Pippa’s room is smaller than Katie’s but she pays the same amount of rent because her room has a built-in wardrobe and she gets to have a small workspace in the lounge. 

Their electricity and gas bill comes to $160 per month which is also split evenly between the two. 

Top image: The smaller bedroom. Bottom image: The bigger bedroom.

The pair studied at the University of Otago and say renters in Dunedin are able to secure flats within three to six months prior to moving in. Securing a flat in Wellington took more time and effort. 

Top image: Pippa standing in front of a wall with her and Katie’s degrees on it. Bottom image: The bar cart that sits next to their tv. 

They spent a month and a half applying for Wellington flats and getting their friends to attend viewings — which was not a requirement when they were renting in Dunedin — before they found this flat and were able to move up.

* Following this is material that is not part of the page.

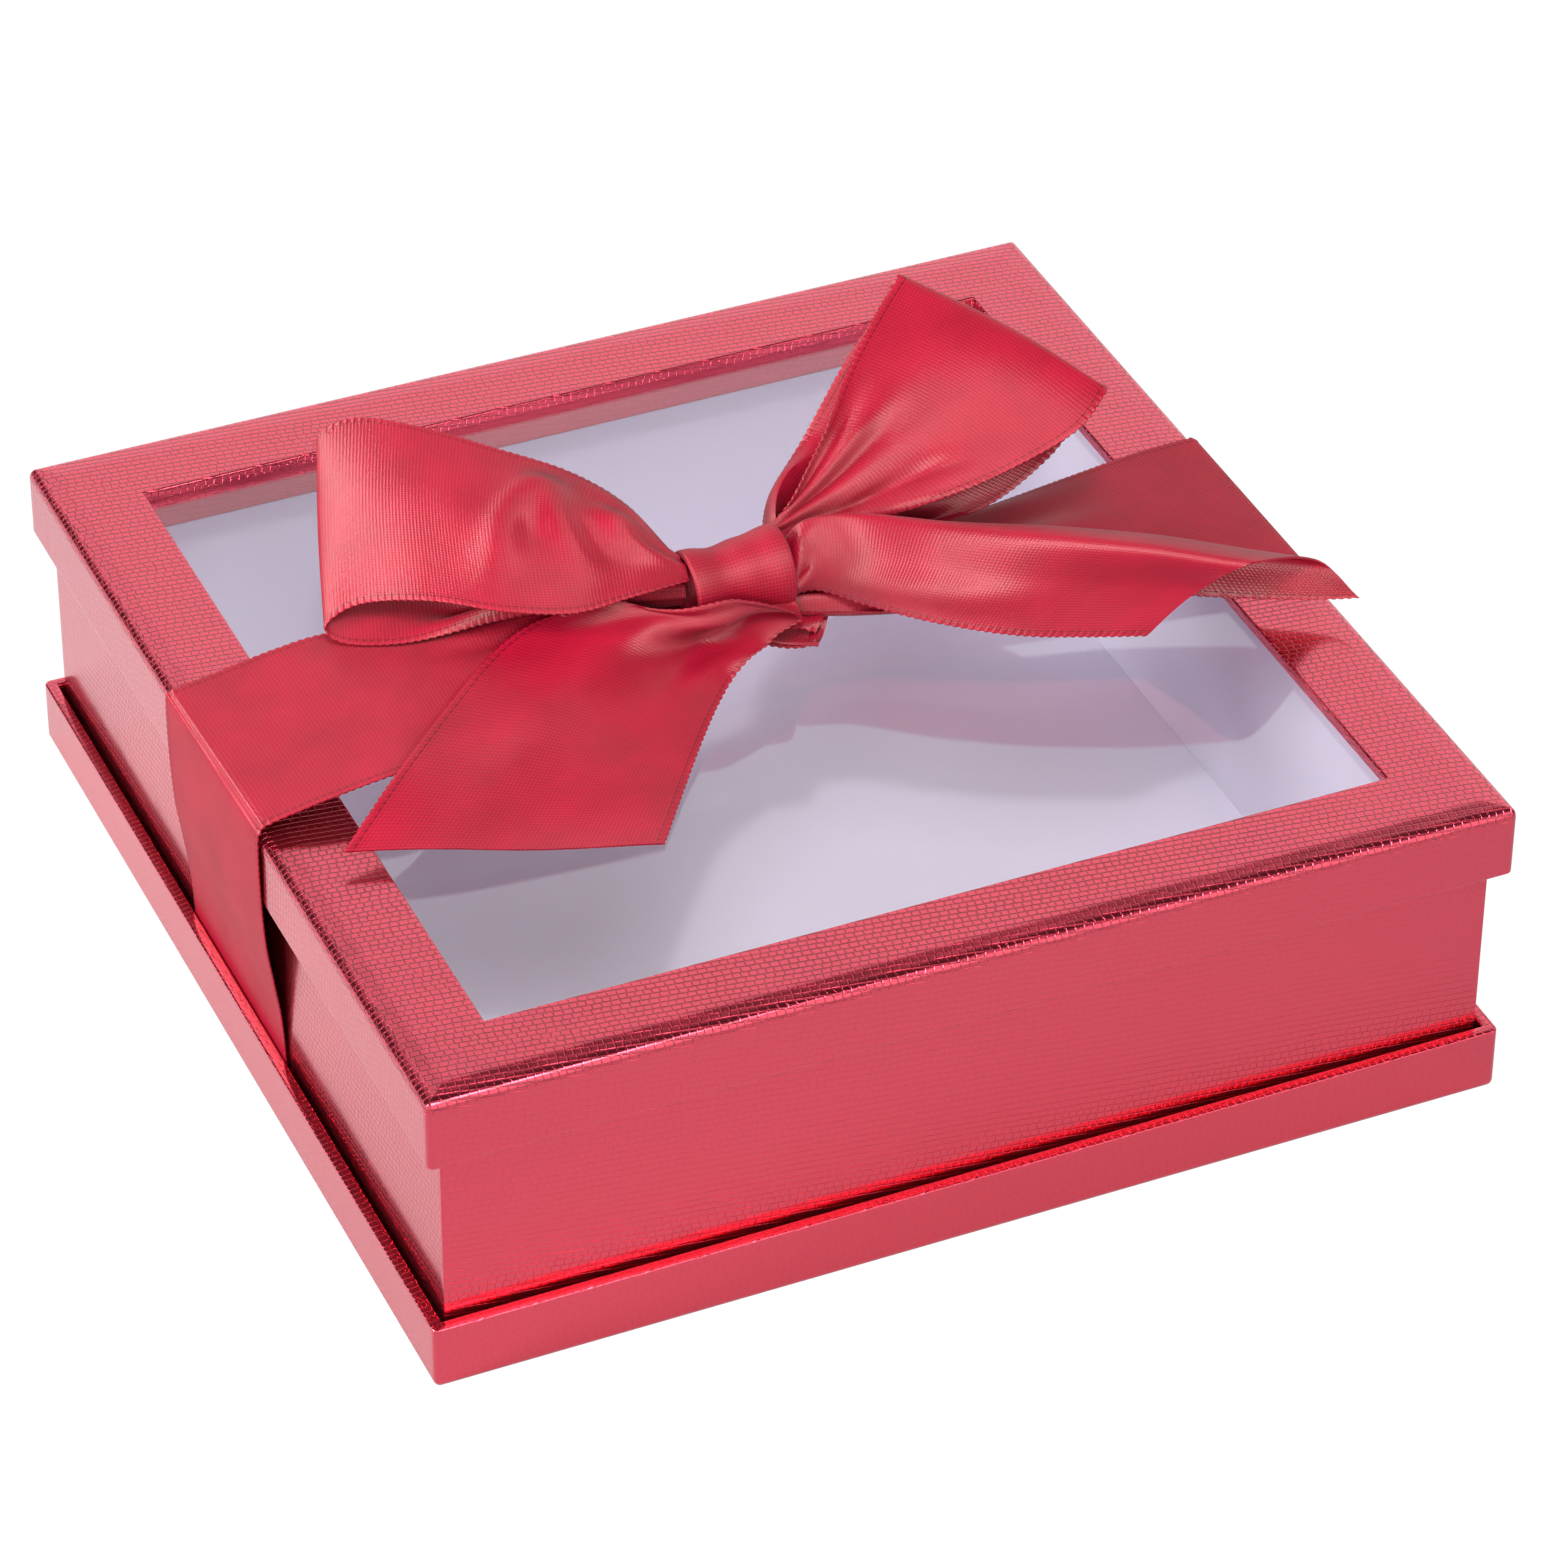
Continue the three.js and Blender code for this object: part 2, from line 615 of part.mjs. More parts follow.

Katie says they’ve tried to make the flat “cosy” and “go for a more homely vibe since not being students anymore”. 

They have a sofa-bed they pull out when watching The Real Housewives on the weekend and a drinks cart sits next to the tv. 

Top image: The kitchen. Bottom image: The combined bathroom and laundry. 

The pair says they’ve been told their flat is good value for the price, as two-bedroom flats with a carpark can be expensive in Wellington. 

Top image: The gap under the front door. Centre left image: Mouldy curtains. Centre right image: Water damage from a leak in a doorway. Bottom image: A close up of a cracked windowsill in the kitchen. 

Pippa and Katie have had several issues in their current flat: mouldy curtains, a gap under their front door that lets the cold in, a bedroom door jamming and they say an ivy plant grew up from a gap in Katie’s bedroom wall. 

In Pippa’s experience, landlords were more responsive when she reported issues in Dunedin than in Wellington. 

Image: The pair tucked into their sofa-bed, checking their phones while watching the Real Housewives. 

Despite the issues, the pair are happy to be living in Wellington. 

Katie says she’s loved this city since she was a child and living here makes sense since she works in policy. 

“Welly is the place to be in your 20s,” Pippa says.